Cinema | Máquinas também amam

Por Rodrigo Fonseca
Especial para o Correio da Manhã

Promessa de sucesso na Europa assim que a pandemia acabar e a vida no circuito exibidor se regularizar, “I’m Your Man” (“Ich bin dein Mensch”), da atriz e cineasta alemã Maria Schrader, causou furor na competição pelo Urso de Ouro da Berlinale 2021, durante a semana, com uma reinvenção dos códigos da comédia romântica, num casamento com a sci-fi, ao discutir o ideal de perfeição. Sua proposta: e se no futuro, em vez de apelar pro Tinder, solitárias/os optassem por robôs. Essa é a premissa escrita pela diretora e pelo roteirista Jan Schomburg a partir de um conto de Emma Braslavsky.

O assunto está em voga graças à popularidade da série Disney+ “WandaVision”. Mas o universo de Maria (responsável pela minissérie “Nada Ortodoxa”) nada tem em comum com os super-heróis de Os Vingadores. Seu androide, Tom (vivido pelo inglês Dan Stevens, o Matthew Crawley de “Downton Abbey”), é um Casanova às avessas: um sujeito subserviente, devoto à sua “dona”, carente por aprender como é amar poder acima de toda e qualquer ferida narcísica. A prerrogativa de sua programação pode soar atraente pra muita gente, mas não é, necessariamente, o que sua paquera, Alma (Maren Eggert), deseja. Mareen ganhou nesta sexta o Urso de Prata por sua inteoretação no filme.
“Um experimento como esse, de transformar um ator como Dan numa máquina, é tipo uma dança em que você ensaia um passo de cada vez e, a cada ensaio, descobre uma combinação de movimentos diferente, numa coreografia viva. Basta ver a cena em que ele esboça alegria diante de um café da manhã. Um personagem humano falar que anseia por tomar café tem um sentido. Mas um robô que expressa esse mesmo desejo tem um outro efeito, que é o de expor questões universais das condições humanas, como o pertencimento”, disse Maria ao Correio da Manhã em entrevista via Zoom. “Nosso robô é alguém que é pura atenção para a mulher que ele é programado para fazer feliz”.

BRICANDO COM UM MITO

Ganhadora do prêmio de melhor atriz na Berlinale de 1999 (empatada com Juliane Köhler) por “Aimée & Jaguar” (1999), Maria brinca com o mito de Frankenstein em “I’m Your Man” na figura de Tom, criado por Stevens. Na trama, a cientista Alma é obrigada a levar Tom pra casa e passar quase um mês ao lado dele, para construir o que seria um romance. Logo ela, que não tem interesse algum em se abrir para a paixão.
“Tentamos criar uma cena constrangedora já no início do filme, que são os encontros às escuras entre pessoas que não se conhecem e se encontram à primeira vez para uma paquera. São situações em que ninguém sabe bem o que fala. Os diálogos são sempre estranhos. É aí que Tom é inserido”, diz Maria, lembrando que a trama reflete uma condição “robótica” dos novos tempos. “Hoje a tecnologia faz parecer que a vida é gerida por algoritmos. Mas não existe uma equação a partir da qual a gente possa lidar com o outro. E é isso que Tom simboliza: mesmo dando a Alma todos os cuidados, fazendo ela se sentir especial, ele não tem a medida do que ela realmente precisa. Isso só se aprende vivendo a dois. E não é esse o caso do filme, que não quer ser uma comédia romântica padrão e, sim, um estudo sobre a solidão”.
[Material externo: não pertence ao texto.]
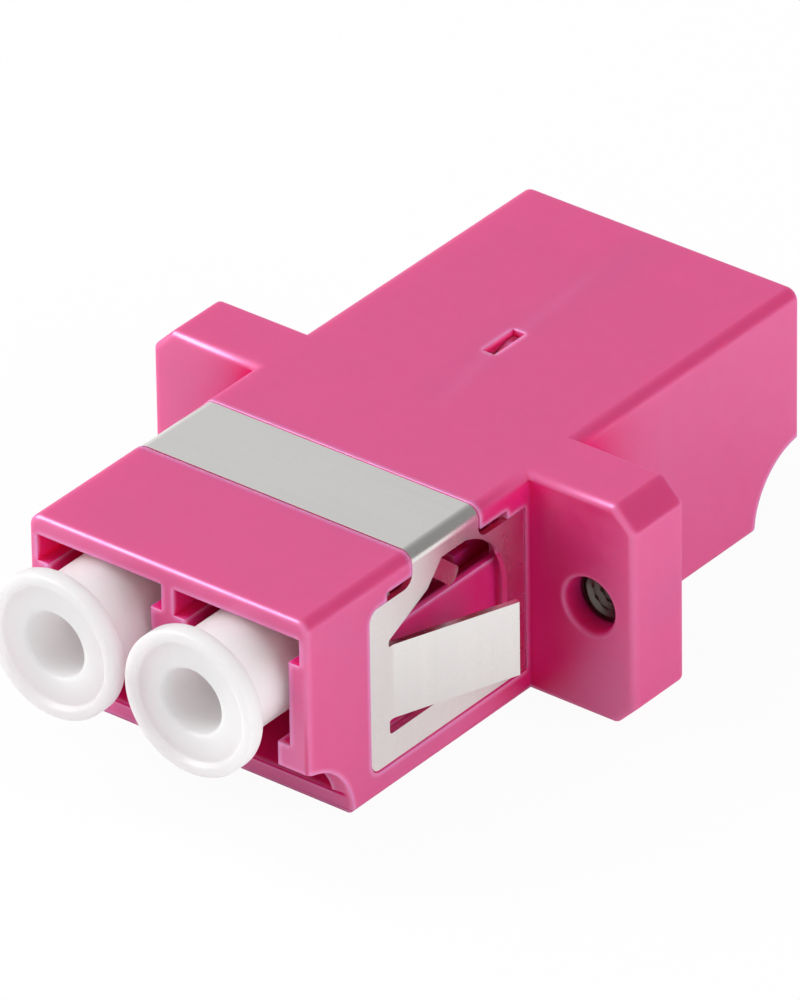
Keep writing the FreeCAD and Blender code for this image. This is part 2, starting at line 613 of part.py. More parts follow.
def make_clip():
    """The mounting clip, folded from one strip of spring steel over the top of the housing."""
    body = new_body("mounting_clip")
    inner_radius = "clip_bend_radius - sheet_thickness"
    extrude(body, "section", "folded_strip",
            lambda s: outline(s, [
                (CLIP_IN, "plate_bottom"), (CLIP_OUT, "plate_bottom"),
                (CLIP_OUT, CLIP_TURN, "clip_bend_radius", 1), (CLIP_FLAT, TOP),
                ("-" + CLIP_FLAT, TOP, "clip_bend_radius", 1), ("-" + CLIP_OUT, CLIP_TURN),
                ("-" + CLIP_OUT, "plate_bottom"), ("-" + CLIP_IN, "plate_bottom"),
                ("-" + CLIP_IN, CLIP_TURN, inner_radius, -1), ("-" + CLIP_FLAT, CLIP_UNDER),
                (CLIP_FLAT, CLIP_UNDER, inner_radius, -1), (CLIP_IN, CLIP_TURN),
            ]),
            PLATE_FRONT, "plate_length")
    trim_clip_shoulders(body)
    extrude(body, "side", "windows", window_outline, length=ACROSS, towards=0, cut=True)
    round_corners(body, "window_low", "window_corner_radius", WINDOW_FRONT, WINDOW_LOW, grows=True)
    round_corners(body, "window_tip", "window_corner_radius", WINDOW_FRONT, WINDOW_TIP, grows=True)
    for name, side in SIDES:
        add_leaf(body, name, side)
        add_tab(body, name, side)
    round_corners(body, "relief_low", "relief_radius", WINDOW_FRONT, LEAF_LOW, grows=True)
    round_corners(body, "relief_high", "relief_radius", WINDOW_FRONT, LEAF_TOP, grows=True)
    return body


def round_corners(body, name, radius, along, up, grows=False):
    """Rounds the corners of both side plates at one place, seen from the side."""
    dress(body, "Fillet", name, radius, lambda point: near(point.y, along) and near(point.z, up), grows)


def trim_clip_shoulders(body):
    """Cuts the top strip narrower than the side plates, with rounded corners."""
    high = TOP + " + " + BEYOND
    ahead, behind = PLATE_FRONT + " - " + BEYOND, PLATE_REAR + " + " + BEYOND
    corner = "plate_corner_radius"
    extrude(body, "side", "front_shoulder",
            lambda s: outline(s, [
                (STRIP_FRONT, high), (ahead, high), (ahead, PLATE_TOP),
                ("%s - %s" % (STRIP_FRONT, corner), PLATE_TOP, corner, 1),
                (STRIP_FRONT, "%s + %s" % (PLATE_TOP, corner)),
            ]),
            length=ACROSS, towards=0, cut=True)
    extrude(body, "side", "rear_shoulder",
            lambda s: outline(s, [
                (STRIP_REAR, high), (STRIP_REAR, "%s + %s" % (PLATE_TOP, corner), corner, 1),
                ("%s + %s" % (STRIP_REAR, corner), PLATE_TOP), (behind, PLATE_TOP), (behind, high),
            ]),
            length=ACROSS, towards=0, cut=True)
    round_corners(body, "plate_low", "plate_edge_radius", PLATE_FRONT, "plate_bottom")
    round_corners(body, "plate_high", "plate_edge_radius", PLATE_FRONT, PLATE_TOP)


def window_outline(sketch):
    """The window that the leaf and the tab are cut from: sloping front edge, rounded upper rear corner."""
    outline(sketch, [
        (WINDOW_FRONT, WINDOW_LOW), (WINDOW_REAR, WINDOW_LOW),
        (WINDOW_REAR, WINDOW_TOP + " - window_arc_height", "window_arc_radius", 1),
        (WINDOW_REAR + " - window_arc_width", WINDOW_TOP), (TAB_TOP_START, WINDOW_TOP),
        (KNEE, KNEE_HEIGHT), (WINDOW_FRONT, WINDOW_TIP),
    ])


def bent_strip(sketch, side, root, lap, radius, angle, length, outward):
    """The edge of a strip that leaves the side plate at root and bends outward (1) or inward (-1).

    The bend's centre lies on the concave side of the plate. X is across the body and Y runs along it.
    """
    near_face, far_face = (CLIP_OUT, CLIP_IN) if outward > 0 else (CLIP_IN, CLIP_OUT)
    cosine, sine = "cos(%s * 1deg)" % angle, "sin(%s * 1deg)" % angle
    turn_way = -outward * side

    def across(text):
        return "%d * (%s)" % (side, text)

    def bend_end(bend):
        return ("%s + %d * (%s - (%s) * %s)" % (near_face, outward, radius, bend, cosine),
                "%s + (%s) * %s" % (root, bend, sine))

    inner_x, inner_y = bend_end(radius)
    outer_x, outer_y = bend_end(radius + " + sheet_thickness")
    reach_x, reach_y = "%d * %s * %s" % (outward, length, sine), "%s * %s" % (length, cosine)
    outline(sketch, [
        (across(near_face), "%s - %s" % (root, lap)),
        (across(far_face), "%s - %s" % (root, lap)),
        (across(far_face), root, radius + " + sheet_thickness", turn_way),
        (across(outer_x), outer_y),
        (across(outer_x + " + " + reach_x), outer_y + " + " + reach_y),
        (across(inner_x + " + " + reach_x), inner_y + " + " + reach_y),
        (across(inner_x), inner_y, radius, -turn_way),
        (across(near_face), root),
    ])


def add_leaf(body, name, side):
    """The spring leaf that stands out of the window and grips the panel."""
    extrude(body, "plan", name + "_leaf",
            lambda s: bent_strip(s, side, WINDOW_FRONT + " + leaf_relief", "(leaf_relief + root_lap)",
                                 "leaf_bend_radius", "leaf_angle", "leaf_length", 1),
            LEAF_LOW, "%s - %s" % (LEAF_TOP, LEAF_LOW))


def add_tab(body, name, side):
    """The inward tab on the window's upper front slope, square to that bend line, with a round tip."""
    before = body.Shape.Volume
    sketch = new_sketch(body, "plan", name + "_tab_sketch")
    sketch.AttachmentOffset = Placement(Vector(), Rotation(Vector(-1, 0, 0), value("tab_tilt")))
    sketch.setExpression(".AttachmentOffset.Base.y", formula(TAB_TOP_START))
    sketch.setExpression(".AttachmentOffset.Base.z", formula(WINDOW_TOP))
    sketch.setExpression(".AttachmentOffset.Rotation.Angle", formula("tab_tilt * 1deg"))
    doc.recompute()
    bent_strip(sketch, side, "0", "root_lap", "leaf_bend_radius", "tab_angle", TAB_LENGTH, -1)
    feature = body.newObject("PartDesign::Pad", name + "_tab")
    feature.Profile = sketch
    feature.setExpression("Length", formula("tab_height"))
    feature.Reversed = True
    sketch.Visibility = False
    settle(body, before, True, name + "_tab")
    tilt = math.radians(value("tab_tilt"))
    tip = value("leaf_bend_radius * sin(tab_angle * 1deg) + %s * cos(tab_angle * 1deg)" % TAB_LENGTH)
    for edge, drop in (("high", "0"), ("low", "tab_height")):
        def at_tip(point):
            back, up = point.y - value(TAB_TOP_START), point.z - value(WINDOW_TOP)
            run = back * math.cos(tilt) - up * math.sin(tilt)
            along_bend = -back * math.sin(tilt) - up * math.cos(tilt)
            return point.x * side > 0 and run > tip - 1e-4 and near(along_bend, drop)
        dress(body, "Fillet", "%s_tab_%s" % (name, edge), "tab_tip_radius", at_tip)


def make_dust_cap(name, side):
    """A moulded cap: grip disc with a sunk face and a blind bore, and a barrel open at its end."""
    body = new_body("dust_cap_" + name)
    length = "cap_standoff + cap_insertion"
    rim = CAP_DISC_RADIUS + " - cap_rim_width"
    edge = "cap_edge_bevel"
    edge_start = "%s - %s" % (CAP_DISC_RADIUS, edge)
    tail_floor = "cap_bore_depth + cap_partition"
    turn(body, "moulding", [
        ("cap_bore_depth", "0"), ("cap_bore_depth", "cap_bore_radius"),
        ("cap_dish_depth", "cap_bore_radius"), ("cap_dish_depth", rim + " - cap_dish_draft"),
        ("0", rim), ("0", edge_start), (edge, CAP_DISC_RADIUS),
        ("cap_disc_thickness - " + edge, CAP_DISC_RADIUS), ("cap_disc_thickness", edge_start),
        ("cap_disc_thickness", CAP_BARREL_RADIUS), (length + " - cap_tip_chamfer", CAP_BARREL_RADIUS),
        (length, CAP_BARREL_RADIUS + " - cap_tip_chamfer"), (length, "cap_tail_bore_radius"),
        (tail_floor, "cap_tail_bore_radius"), (tail_floor, "0"),
    ])
    place_body(body, optical_axis(side), FRONT + " - cap_standoff", OPTICAL_HEIGHT)
    return body


def make_sleeve(name, side):
    """A ceramic alignment sleeve, slit along its top so that it grips both ferrules."""
    body = new_body("alignment_sleeve_" + name)
    length = "(%s + %s - 2 * sleeve_play)" % (FRONT_POCKET, REAR_POCKET)

    def ring(sketch):
        circle(sketch, "0", "0", "sleeve_outer_radius")
        circle(sketch, "0", "0", "sleeve_outer_radius - sleeve_wall")

    extrude(body, "section", "tube", ring, length=length)
    extrude(body, "section", "slit",
            lambda s: rectangle(s, "-sleeve_slit / 2", "0", "sleeve_slit / 2", "2 * sleeve_outer_radius"),
            length=length, cut=True)
    place_body(body, optical_axis(side), "optical_plane - %s + sleeve_play" % FRONT_POCKET, OPTICAL_HEIGHT)
    return body


def make_insert(name, side):
    """A threaded brass bush, pressed into the ear from the rear, with a ring groove that locks it."""
    body = new_body("threaded_insert_" + name)
    groove = "insert_radius - insert_groove_depth"
    groove_start = "(insert_length - insert_groove_width) / 2"
    groove_end = "(insert_length + insert_groove_width) / 2"
    turn(body, "bush", [
        ("0", "insert_bore_radius"), ("0", "insert_radius"), (groove_start, "insert_radius"),
        (groove_start, groove), (groove_end, groove), (groove_end, "insert_radius"),
        ("insert_length", "insert_radius"), ("insert_length", "insert_bore_radius"),
    ])
    place_body(body, "%d * %s" % (side, SCREW_AXIS), "flange_thickness - insert_length", TOP + " / 2")
    return body


def check_document():
    """Stops if any object of the document failed to compute."""
    for item in doc.Objects:
        if "Invalid" in item.State or "Error" in item.State:
            raise ValueError("%s is %s" % (item.Label, item.State))


def export(bodies):
    """Writes each piece to its own file, once it is known to be one valid solid."""
    os.makedirs("parts", exist_ok=True)
    for body in bodies:
        shape = body.Shape
        if shape.isNull() or not shape.isValid() or len(shape.Solids) != 1:
            raise ValueError("%s isn't one valid solid" % body.Label)
        shape.exportStep(os.path.join("parts", body.Label + ".step"))
        print("%-24s %9.3f mm3  %4d faces" % (body.Label, shape.Volume, len(shape.Faces)))


fill_sheet()
pieces = [make_housing(), make_retainer(), make_clip()]
for side_name, side_sign in SIDES:
    pieces.append(make_dust_cap(side_name, side_sign))
    pieces.append(make_sleeve(side_name, side_sign))
    pieces.append(make_insert(side_name, side_sign))
doc.recompute()
check_document()
export(pieces)
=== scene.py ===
"""Duplex fibre adapter: a magenta moulding with a folded spring clip, dust caps, inserts and sleeves.

Everything is in metres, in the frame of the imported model: +X across both ports, +Y from the capped
front end to the open rear end, +Z up.
"""

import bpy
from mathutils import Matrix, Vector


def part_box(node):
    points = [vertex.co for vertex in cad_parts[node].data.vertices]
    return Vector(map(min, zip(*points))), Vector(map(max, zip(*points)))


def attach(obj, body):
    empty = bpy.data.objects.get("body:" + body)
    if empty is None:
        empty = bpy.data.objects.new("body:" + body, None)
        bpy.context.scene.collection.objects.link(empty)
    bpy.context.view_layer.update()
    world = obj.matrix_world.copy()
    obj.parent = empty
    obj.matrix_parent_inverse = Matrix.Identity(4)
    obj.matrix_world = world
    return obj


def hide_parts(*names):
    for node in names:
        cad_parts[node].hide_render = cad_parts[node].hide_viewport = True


bl_info = {
    "name": "Duplex Fibre Adapter",
    "version": (1, 0, 0),
    "blender": (4, 5, 0),
    "location": "View3D > Sidebar > Adapter",
    "description": "Dresses the pieces of a duplex fibre adapter and lays out its stage",
    "category": "Add Mesh",
}

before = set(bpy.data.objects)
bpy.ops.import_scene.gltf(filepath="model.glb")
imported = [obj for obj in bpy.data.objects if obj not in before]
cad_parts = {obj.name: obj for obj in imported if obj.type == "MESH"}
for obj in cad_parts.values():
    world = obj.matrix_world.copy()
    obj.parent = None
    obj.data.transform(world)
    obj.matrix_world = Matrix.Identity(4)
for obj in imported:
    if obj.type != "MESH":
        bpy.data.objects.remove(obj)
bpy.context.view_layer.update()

import math

import bmesh
import bpy
import numpy as np
from bpy.props import FloatProperty, FloatVectorProperty, IntProperty, PointerProperty
from mathutils import Matrix, Vector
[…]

Maria conta que, apesar de um leve atraso durante as filmagens quando alguns integrantes da equipe testaram positivo para a covid-19, o coronavírus não travou o processo de construção de “I’m Your Man”. E todos os cuidados com a saúde da equipe foram tomados. “Como Los Angeles ficou parada durante um bom tempo, durante a pandemia, a agenda de Dan não foi bloqueada e ele pode trabalhar com a gente tanto quanto precisamos. Sinto que o grande legado desta pandemia foi a percepção de como seremos capazes de nos conectar”, diz a diretora. “Conexão é um dos pontos centrais desse filme. Eu venho do teatro clássico e fui formada vendo Fassbinder, vendo ‘Paris, Texas’. O que eu tentei trazer para a história de Alma e Tom foi a dimensão humanista agigantada desses longas que me formaram para refletir sobre a incapacidade de programarmos o nosso querer”.